Written instruction:
Gather from the material every line that contains the string "pose".

════════════════

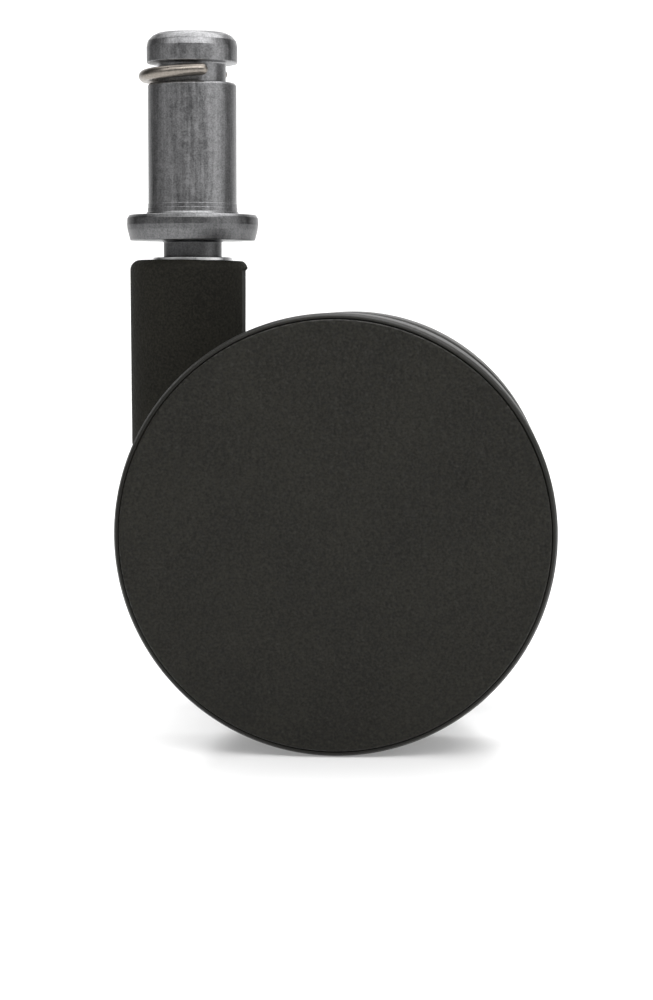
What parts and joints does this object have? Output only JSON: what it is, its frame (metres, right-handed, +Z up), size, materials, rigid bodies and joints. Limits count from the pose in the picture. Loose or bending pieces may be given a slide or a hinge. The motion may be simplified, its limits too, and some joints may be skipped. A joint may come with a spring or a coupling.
{
  "type": "twin-wheel chair caster",
  "caption": "Hooded twin-wheel chair caster: plain-faced wheels under an arched hood, trailing from a turned steel swivel stem with a grip ring in its groove.",
  "frame": {"origin": "on the stem's axis, on the flat top of the stem's shoulder, where the chair leg comes down", "axes": "+Z up along the stem, +X from the stem towards the trailing axle, +Y along the axle, so the part's left wheel is on +Y and its right wheel on -Y"},
  "size_m": [0.062, 0.049, 0.0834],
  "materials": {
    "zinc_plated_steel": "bright zinc-plated turned steel with fine lathe lines",
    "spring_steel": "drawn spring wire and strip, slightly warm grey",
    "plain_steel": "plain ground steel",
    "hood_nylon": "black moulded nylon, fine grain, satin",
    "core_nylon": "black moulded nylon, plain",
    "tread_pu": "black polyurethane, smooth satin",
    "cover_nylon": "black moulded nylon with a fine matt leather grain",
    "acetal": "natural acetal, satin"
  },
  "bodies": {
    "stem": {"stem": "zinc_plated_steel", "stem_lock_ring": "spring_steel"},
    "grip_ring": {"grip_ring": "spring_steel"},
    "caster_body": {"hood_body": "hood_nylon", "swivel_sleeve": "plain_steel", "thrust_disc": "plain_steel", "axle": "plain_steel", "axle_washer_left": "acetal", "axle_washer_right": "acetal", "axle_clip_left": "spring_steel", "axle_clip_right": "spring_steel"},
    "wheel_left": {"wheel_core_left": "core_nylon", "wheel_tread_left": "tread_pu", "wheel_cover_left": "cover_nylon", "hub_bush_left": "acetal"},
    "wheel_right": {"wheel_core_right": "core_nylon", "wheel_tread_right": "tread_pu", "wheel_cover_right": "cover_nylon", "hub_bush_right": "acetal"}
  },
  "joints": [
    {"name": "swivel", "type": "hinge", "parent": "stem", "child": "caster_body", "pos_m": [0, 0, -0.012], "axis": [0, 0, 1], "continuous": true},
    {"name": "wheel_left_roll", "type": "hinge", "parent": "caster_body", "child": "wheel_left", "pos_m": [0.0184, 0.016, -0.0367], "axis": [0, 1, 0], "continuous": true},
    {"name": "wheel_right_roll", "type": "hinge", "parent": "caster_body", "child": "wheel_right", "pos_m": [0.0184, -0.016, -0.0367], "axis": [0, 1, 0], "continuous": true},
    {"name": "grip_ring_turn", "type": "hinge", "parent": "stem", "child": "grip_ring", "pos_m": [0, 0, 0.0169], "axis": [0, 0, 1], "continuous": true}
  ]
}
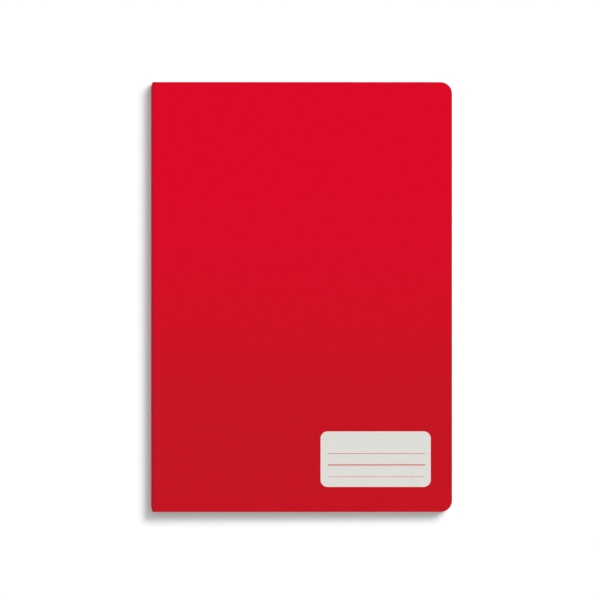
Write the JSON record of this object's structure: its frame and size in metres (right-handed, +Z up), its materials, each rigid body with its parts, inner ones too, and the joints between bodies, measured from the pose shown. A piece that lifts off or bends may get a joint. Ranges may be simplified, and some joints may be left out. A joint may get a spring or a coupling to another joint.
{
  "type": "stapled school notebook",
  "caption": "Thin large-format school notebook with a folded card cover, rounded fore-edge corners and sheets stapled through the fold.",
  "frame": {"origin": "centre of the outside box, in the plane of the back cover's outer face, which the notebook lies on", "axes": "+X from the spine to the fore-edge, +Y along the page towards its head, +Z up out of the front cover"},
  "size_m": [0.2086, 0.297, 0.0041],
  "materials": {
    "cover_card": "satin red printed card, off-white uncoated inside",
    "paper": "matt white writing paper, ruled in light blue",
    "staple_wire": "bright galvanised steel wire"
  },
  "bodies": {
    "back_cover": {"back_cover": "cover_card"},
    "spine": {"cover_spine": "cover_card", "sheet_fold_01": "paper", "sheet_fold_02": "paper", "sheet_fold_03": "paper", "sheet_fold_04": "paper", "sheet_fold_05": "paper", "sheet_fold_06": "paper", "sheet_fold_07": "paper", "sheet_fold_08": "paper", "sheet_fold_09": "paper", "sheet_fold_10": "paper", "sheet_fold_11": "paper", "sheet_fold_12": "paper", "staple_top": "staple_wire", "staple_bottom": "staple_wire"},
    "cover_hinge_strip": {"cover_hinge_strip": "cover_card"},
    "front_cover": {"front_cover": "cover_card"},
    "leaf_01": {"leaf_01": "paper"},
    "leaf_02": {"leaf_02": "paper"},
    "leaf_03": {"leaf_03": "paper"},
    "leaf_04": {"leaf_04": "paper"},
    "leaf_05": {"leaf_05": "paper"},
    "leaf_06": {"leaf_06": "paper"},
    "leaf_07": {"leaf_07": "paper"},
    "leaf_08": {"leaf_08": "paper"},
    "leaf_09": {"leaf_09": "paper"},
    "leaf_10": {"leaf_10": "paper"},
    "leaf_11": {"leaf_11": "paper"},
    "leaf_12": {"leaf_12": "paper"},
    "leaf_13": {"leaf_13": "paper"},
    "leaf_14": {"leaf_14": "paper"},
    "leaf_15": {"leaf_15": "paper"},
    "leaf_16": {"leaf_16": "paper"},
    "leaf_17": {"leaf_17": "paper"},
    "leaf_18": {"leaf_18": "paper"},
    "leaf_19": {"leaf_19": "paper"},
    "leaf_20": {"leaf_20": "paper"},
    "leaf_21": {"leaf_21": "paper"},
    "leaf_22": {"leaf_22": "paper"},
    "leaf_23": {"leaf_23": "paper"},
    "leaf_24": {"leaf_24": "paper"}
  },
  "joints": [
    {"name": "notebook_open", "type": "hinge", "parent": "back_cover", "child": "leaf_12", "pos_m": [-0.1017, 0, 0.00204], "axis": [0, -1, 0], "range_deg": [0, 174]},
    {"name": "front_cover_open", "type": "hinge", "parent": "cover_hinge_strip", "child": "front_cover", "pos_m": [-0.09359, 0, 0.00436], "axis": [0, -1, 0], "range_deg": [0, 179]},
    {"name": "spine_turn", "type": "hinge", "parent": "back_cover", "child": "spine", "pos_m": [-0.1017, 0, 0.00204], "axis": [0, -1, 0], "range_deg": [0, 90]},
    {"name": "hinge_strip_turn", "type": "hinge", "parent": "back_cover", "child": "cover_hinge_strip", "pos_m": [-0.1017, 0, 0.00204], "axis": [0, -1, 0], "range_deg": [0, 179.9]},
    {"name": "leaf_01_turn", "type": "hinge", "parent": "back_cover", "child": "leaf_01", "pos_m": [-0.1017, 0, 0.00204], "axis": [0, -1, 0], "range_deg": [0, 179.5]},
    {"name": "leaf_02_turn", "type": "hinge", "parent": "back_cover", "child": "leaf_02", "pos_m": [-0.1017, 0, 0.00204], "axis": [0, -1, 0], "range_deg": [0, 179]},
    {"name": "leaf_03_turn", "type": "hinge", "parent": "back_cover", "child": "leaf_03", "pos_m": [-0.1017, 0, 0.00204], "axis": [0, -1, 0], "range_deg": [0, 178.5]},
    {"name": "leaf_04_turn", "type": "hinge", "parent": "back_cover", "child": "leaf_04", "pos_m": [-0.1017, 0, 0.00204], "axis": [0, -1, 0], "range_deg": [0, 178]},
    {"name": "leaf_05_turn", "type": "hinge", "parent": "back_cover", "child": "leaf_05", "pos_m": [-0.1017, 0, 0.00204], "axis": [0, -1, 0], "range_deg": [0, 177.5]},
    {"name": "leaf_06_turn", "type": "hinge", "parent": "back_cover", "child": "leaf_06", "pos_m": [-0.1017, 0, 0.00204], "axis": [0, -1, 0], "range_deg": [0, 177]},
    {"name": "leaf_07_turn", "type": "hinge", "parent": "back_cover", "child": "leaf_07", "pos_m": [-0.1017, 0, 0.00204], "axis": [0, -1, 0], "range_deg": [0, 176.5]},
    {"name": "leaf_08_turn", "type": "hinge", "parent": "back_cover", "child": "leaf_08", "pos_m": [-0.1017, 0, 0.00204], "axis": [0, -1, 0], "range_deg": [0, 176]},
    {"name": "leaf_09_turn", "type": "hinge", "parent": "back_cover", "child": "leaf_09", "pos_m": [-0.1017, 0, 0.00204], "axis": [0, -1, 0], "range_deg": [0, 175.5]},
    {"name": "leaf_10_turn", "type": "hinge", "parent": "back_cover", "child": "leaf_10", "pos_m": [-0.1017, 0, 0.00204], "axis": [0, -1, 0], "range_deg": [0, 175]},
    {"name": "leaf_11_turn", "type": "hinge", "parent": "back_cover", "child": "leaf_11", "pos_m": [-0.1017, 0, 0.00204], "axis": [0, -1, 0], "range_deg": [0, 174.5]},
    {"name": "leaf_13_turn", "type": "hinge", "parent": "back_cover", "child": "leaf_13", "pos_m": [-0.1017, 0, 0.00204], "axis": [0, -1, 0], "range_deg": [0, 6]},
    {"name": "leaf_14_turn", "type": "hinge", "parent": "back_cover", "child": "leaf_14", "pos_m": [-0.1017, 0, 0.00204], "axis": [0, -1, 0], "range_deg": [0, 5.5]},
    {"name": "leaf_15_turn", "type": "hinge", "parent": "back_cover", "child": "leaf_15", "pos_m": [-0.1017, 0, 0.00204], "axis": [0, -1, 0], "range_deg": [0, 5]},
    {"name": "leaf_16_turn", "type": "hinge", "parent": "back_cover", "child": "leaf_16", "pos_m": [-0.1017, 0, 0.00204], "axis": [0, -1, 0], "range_deg": [0, 4.5]},
    {"name": "leaf_17_turn", "type": "hinge", "parent": "back_cover", "child": "leaf_17", "pos_m": [-0.1017, 0, 0.00204], "axis": [0, -1, 0], "range_deg": [0, 4]},
    {"name": "leaf_18_turn", "type": "hinge", "parent": "back_cover", "child": "leaf_18", "pos_m": [-0.1017, 0, 0.00204], "axis": [0, -1, 0], "range_deg": [0, 3.5]},
    {"name": "leaf_19_turn", "type": "hinge", "parent": "back_cover", "child": "leaf_19", "pos_m": [-0.1017, 0, 0.00204], "axis": [0, -1, 0], "range_deg": [0, 3]},
    {"name": "leaf_20_turn", "type": "hinge", "parent": "back_cover", "child": "leaf_20", "pos_m": [-0.1017, 0, 0.00204], "axis": [0, -1, 0], "range_deg": [0, 2.5]},
    {"name": "leaf_21_turn", "type": "hinge", "parent": "back_cover", "child": "leaf_21", "pos_m": [-0.1017, 0, 0.00204], "axis": [0, -1, 0], "range_deg": [0, 2]},
    {"name": "leaf_22_turn", "type": "hinge", "parent": "back_cover", "child": "leaf_22", "pos_m": [-0.1017, 0, 0.00204], "axis": [0, -1, 0], "range_deg": [0, 1.5]},
    {"name": "leaf_23_turn", "type": "hinge", "parent": "back_cover", "child": "leaf_23", "pos_m": [-0.1017, 0, 0.00204], "axis": [0, -1, 0], "range_deg": [0, 1]},
    {"name": "leaf_24_turn", "type": "hinge", "parent": "back_cover", "child": "leaf_24", "pos_m": [-0.1017, 0, 0.00204], "axis": [0, -1, 0], "range_deg": [0, 0.5]}
  ],
  "couplings": [
    {"joint": "spine_turn", "follows": "notebook_open", "ratio": 0.51724},
    {"joint": "hinge_strip_turn", "follows": "notebook_open", "ratio": 1.0339},
    {"joint": "leaf_01_turn", "follows": "notebook_open", "ratio": 1.0316},
    {"joint": "leaf_02_turn", "follows": "notebook_open", "ratio": 1.0287},
    {"joint": "leaf_03_turn", "follows": "notebook_open", "ratio": 1.0259},
    {"joint": "leaf_04_turn", "follows": "notebook_open", "ratio": 1.023},
    {"joint": "leaf_05_turn", "follows": "notebook_open", "ratio": 1.0201},
    {"joint": "leaf_06_turn", "follows": "notebook_open", "ratio": 1.0172},
    {"joint": "leaf_07_turn", "follows": "notebook_open", "ratio": 1.0144},
    {"joint": "leaf_08_turn", "follows": "notebook_open", "ratio": 1.0115},
    {"joint": "leaf_09_turn", "follows": "notebook_open", "ratio": 1.0086},
    {"joint": "leaf_10_turn", "follows": "notebook_open", "ratio": 1.0057},
    {"joint": "leaf_11_turn", "follows": "notebook_open", "ratio": 1.0029},
    {"joint": "leaf_13_turn", "follows": "notebook_open", "ratio": 0.034483},
    {"joint": "leaf_14_turn", "follows": "notebook_open", "ratio": 0.031609},
    {"joint": "leaf_15_turn", "follows": "notebook_open", "ratio": 0.028736},
    {"joint": "leaf_16_turn", "follows": "notebook_open", "ratio": 0.025862},
    {"joint": "leaf_17_turn", "follows": "notebook_open", "ratio": 0.022989},
    {"joint": "leaf_18_turn", "follows": "notebook_open", "ratio": 0.020115},
    {"joint": "leaf_19_turn", "follows": "notebook_open", "ratio": 0.017241},
    {"joint": "leaf_20_turn", "follows": "notebook_open", "ratio": 0.014368},
    {"joint": "leaf_21_turn", "follows": "notebook_open", "ratio": 0.011494},
    {"joint": "leaf_22_turn", "follows": "notebook_open", "ratio": 0.0086207},
    {"joint": "leaf_23_turn", "follows": "notebook_open", "ratio": 0.0057471},
    {"joint": "leaf_24_turn", "follows": "notebook_open", "ratio": 0.0028736}
  ]
}
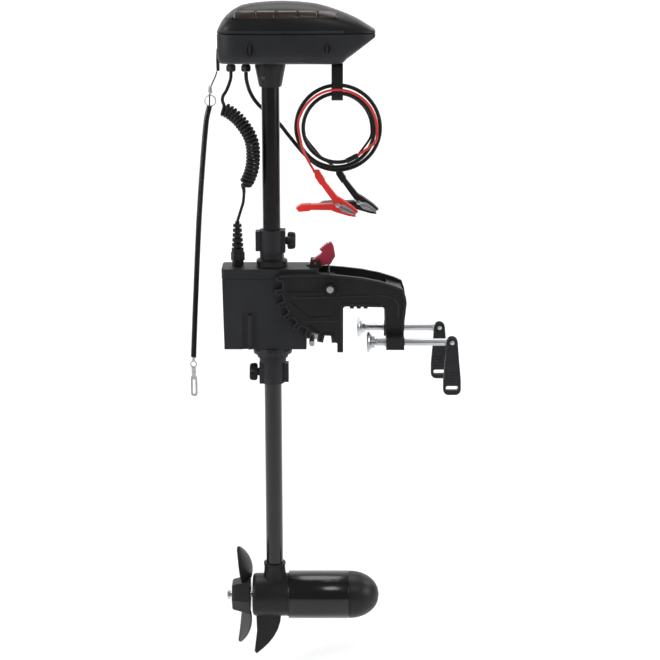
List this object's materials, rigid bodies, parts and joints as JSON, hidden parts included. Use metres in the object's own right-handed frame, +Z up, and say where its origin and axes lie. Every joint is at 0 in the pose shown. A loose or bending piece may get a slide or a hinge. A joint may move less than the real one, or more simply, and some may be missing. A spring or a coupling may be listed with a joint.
{
  "type": "trolling motor",
  "caption": "Transom-mount electric trolling motor with a control head, powered steering housing, toothed tilt clamp, motor pod, propeller and battery leads.",
  "frame": {"origin": "middle of the transom pad's inner face, where it bears on the transom", "axes": "+Z up along the shaft, +X towards the boat, +Y completes the set"},
  "size_m": [0.4445, 0.131, 1.1066],
  "materials": {
    "gloss_black": "semi-gloss black, fine vertical highlights",
    "satin_black": "satin moulded black",
    "charcoal": "matte dark grey moulded",
    "smoke": "smoked brown translucent window",
    "zinc": "zinc-plated steel",
    "brass": "cut brass",
    "copper": "copper windings and iron",
    "crimson": "crimson moulded plastic",
    "green": "green circuit board",
    "ferrite": "grey ferrite and iron",
    "rubber": "black rubber and cable jacket",
    "red_rubber": "red soft plastic"
  },
  "bodies": {
    "clamp": {"near_clamp_plate": "satin_black", "far_clamp_plate": "satin_black", "transom_pad": "satin_black", "arm_crossbar": "satin_black", "pivot_bolt": "zinc"},
    "housing": {"steering_housing": "charcoal", "housing_lid": "charcoal", "steer_motor": "ferrite", "strain_relief": "rubber", "curly_lead_bottom": "rubber"},
    "lever": {"tilt_lever": "crimson"},
    "lock": {"tilt_lock": "zinc"},
    "pinion": {"steer_pinion": "zinc"},
    "steer": {"steer_sleeve": "satin_black", "steer_gear": "brass", "lower_bushing": "charcoal", "upper_collar": "charcoal", "lower_collar": "charcoal", "curly_cord": "rubber"},
    "upper_knob": {"upper_knob": "satin_black"},
    "lower_knob": {"lower_knob": "satin_black"},
    "shaft_unit": {"shaft_tube": "gloss_black", "head_base": "charcoal", "head_cover": "satin_black", "window_strip": "smoke", "control_board": "green", "speed_controller": "zinc", "head_boss": "satin_black", "cord_gland_1": "satin_black", "cord_gland_2": "satin_black", "motor_rear_housing": "satin_black", "motor_sleeve": "gloss_black", "nose_cone": "satin_black", "field_magnets": "ferrite", "rear_bearing": "zinc", "front_bearing": "zinc", "fin": "satin_black", "curly_lead_top": "rubber", "power_cable": "rubber", "cable_coil": "rubber", "coil_tie": "rubber", "red_lead": "red_rubber", "black_lead": "rubber", "red_clip_lower": "red_rubber", "black_clip_lower": "satin_black", "lanyard_cord": "rubber", "lanyard_coil": "rubber", "snap_hook": "zinc"},
    "propeller": {"propeller": "satin_black", "prop_shaft": "zinc", "armature": "copper", "prop_nut": "zinc"},
    "red_clip": {"red_clip_upper": "red_rubber"},
    "black_clip": {"black_clip_upper": "satin_black"},
    "near_disc": {"near_pressure_disc": "zinc"},
    "near_screw": {"near_clamp_screw": "zinc"},
    "near_handle": {"near_handle": "charcoal"},
    "far_disc": {"far_pressure_disc": "zinc"},
    "far_screw": {"far_clamp_screw": "zinc"},
    "far_handle": {"far_handle": "charcoal"}
  },
  "joints": [
    {"name": "tilt", "type": "hinge", "parent": "clamp", "child": "housing", "pos_m": [-0.0211, 0, 0.0776], "axis": [0, 1, 0], "range_deg": [-15.2, 60.8]},
    {"name": "steering", "type": "hinge", "parent": "housing", "child": "steer", "pos_m": [-0.1154, 0, 0], "axis": [0, 0, 1], "range_deg": [-90, 90], "deforming": ["curly_lead_bottom"]},
    {"name": "depth", "type": "slide", "parent": "steer", "child": "shaft_unit", "axis": [0, 0, 1], "range_m": [-0.03, 0.25], "deforming": ["curly_cord", "curly_lead_top", "power_cable", "cable_coil", "red_lead", "black_lead", "red_clip_lower", "black_clip_lower", "red_clip_upper", "black_clip_upper"]},
    {"name": "propeller_spin", "type": "hinge", "parent": "shaft_unit", "child": "propeller", "pos_m": [-0.17, 0, -0.468], "axis": [1, 0, 0], "continuous": true},
    {"name": "pinion_spin", "type": "hinge", "parent": "housing", "child": "pinion", "pos_m": [-0.0848, 0, 0.072], "axis": [0, 0, 1], "range_deg": [-270, 270]},
    {"name": "lever_swing", "type": "hinge", "parent": "housing", "child": "lever", "pos_m": [-0.045, 0, 0.114], "axis": [0, 1, 0], "range_deg": [-27.01, 0.01]},
    {"name": "lock_slide", "type": "slide", "parent": "housing", "child": "lock", "axis": [-0.309, 0, -0.9511], "range_m": [-0.009, 0]},
    {"name": "upper_knob_turn", "type": "hinge", "parent": "steer", "child": "upper_knob", "pos_m": [-0.1154, 0, 0.1496], "axis": [1, 0, 0], "range_deg": [-180, 180]},
    {"name": "lower_knob_turn", "type": "hinge", "parent": "steer", "child": "lower_knob", "pos_m": [-0.1154, 0, -0.0708], "axis": [1, 0, 0], "range_deg": [-180, 180]},
    {"name": "red_clip_squeeze", "type": "hinge", "parent": "shaft_unit", "child": "red_clip", "pos_m": [-0.009, -0.021, 0.212], "axis": [0, 1, 0], "range_deg": [-12, 0], "stiffness_Nm_per_rad": 0.6, "springref_deg": 28.65},
    {"name": "black_clip_squeeze", "type": "hinge", "parent": "shaft_unit", "child": "black_clip", "pos_m": [0.025, 0.021, 0.209], "axis": [0, 1, 0], "range_deg": [-12, 0], "stiffness_Nm_per_rad": 0.6, "springref_deg": 28.65},
    {"name": "near_disc_slide", "type": "slide", "parent": "clamp", "child": "near_disc", "axis": [1, 0, 0], "range_m": [-0.0325, 0.015]},
    {"name": "near_screw_turn", "type": "hinge", "parent": "near_disc", "child": "near_screw", "pos_m": [0.1755, -0.048, -0.0075], "axis": [1, 0, 0], "range_deg": [-4681, 2161]},
    {"name": "near_handle_fold", "type": "hinge", "parent": "near_screw", "child": "near_handle", "pos_m": [0.1755, -0.048, -0.0075], "axis": [0, 1, 0], "range_deg": [-85, 10]},
    {"name": "far_disc_slide", "type": "slide", "parent": "clamp", "child": "far_disc", "axis": [1, 0, 0], "range_m": [-0.0175, 0.03]},
    {"name": "far_screw_turn", "type": "hinge", "parent": "far_disc", "child": "far_screw", "pos_m": [0.1615, 0.048, -0.0075], "axis": [1, 0, 0], "range_deg": [-2521, 4321]},
    {"name": "far_handle_fold", "type": "hinge", "parent": "far_screw", "child": "far_handle", "pos_m": [0.1615, 0.048, -0.0075], "axis": [0, 1, 0], "range_deg": [-85, 10]}
  ],
  "couplings": [
    {"joint": "pinion_spin", "follows": "steering", "ratio": -3},
    {"joint": "lever_swing", "follows": "lock_slide", "rad_per_m": 52.36},
    {"joint": "near_screw_turn", "follows": "near_disc_slide", "rad_per_m": 2513.3},
    {"joint": "far_screw_turn", "follows": "far_disc_slide", "rad_per_m": 2513.3}
  ]
}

════════════════

Solution for this task:
What parts and joints does this object have? Output only JSON: what it is, its frame (metres, right-handed, +Z up), size, materials, rigid bodies and joints. Limits count from the pose in the picture. Loose or bending pieces may be given a slide or a hinge. The motion may be simplified, its limits too, and some joints may be skipped. A joint may come with a spring or a coupling.
Write the JSON record of this object's structure: its frame and size in metres (right-handed, +Z up), its materials, each rigid body with its parts, inner ones too, and the joints between bodies, measured from the pose shown. A piece that lifts off or bends may get a joint. Ranges may be simplified, and some joints may be left out. A joint may get a spring or a coupling to another joint.
List this object's materials, rigid bodies, parts and joints as JSON, hidden parts included. Use metres in the object's own right-handed frame, +Z up, and say where its origin and axes lie. Every joint is at 0 in the pose shown. A loose or bending piece may get a slide or a hinge. A joint may move less than the real one, or more simply, and some may be missing. A spring or a coupling may be listed with a joint.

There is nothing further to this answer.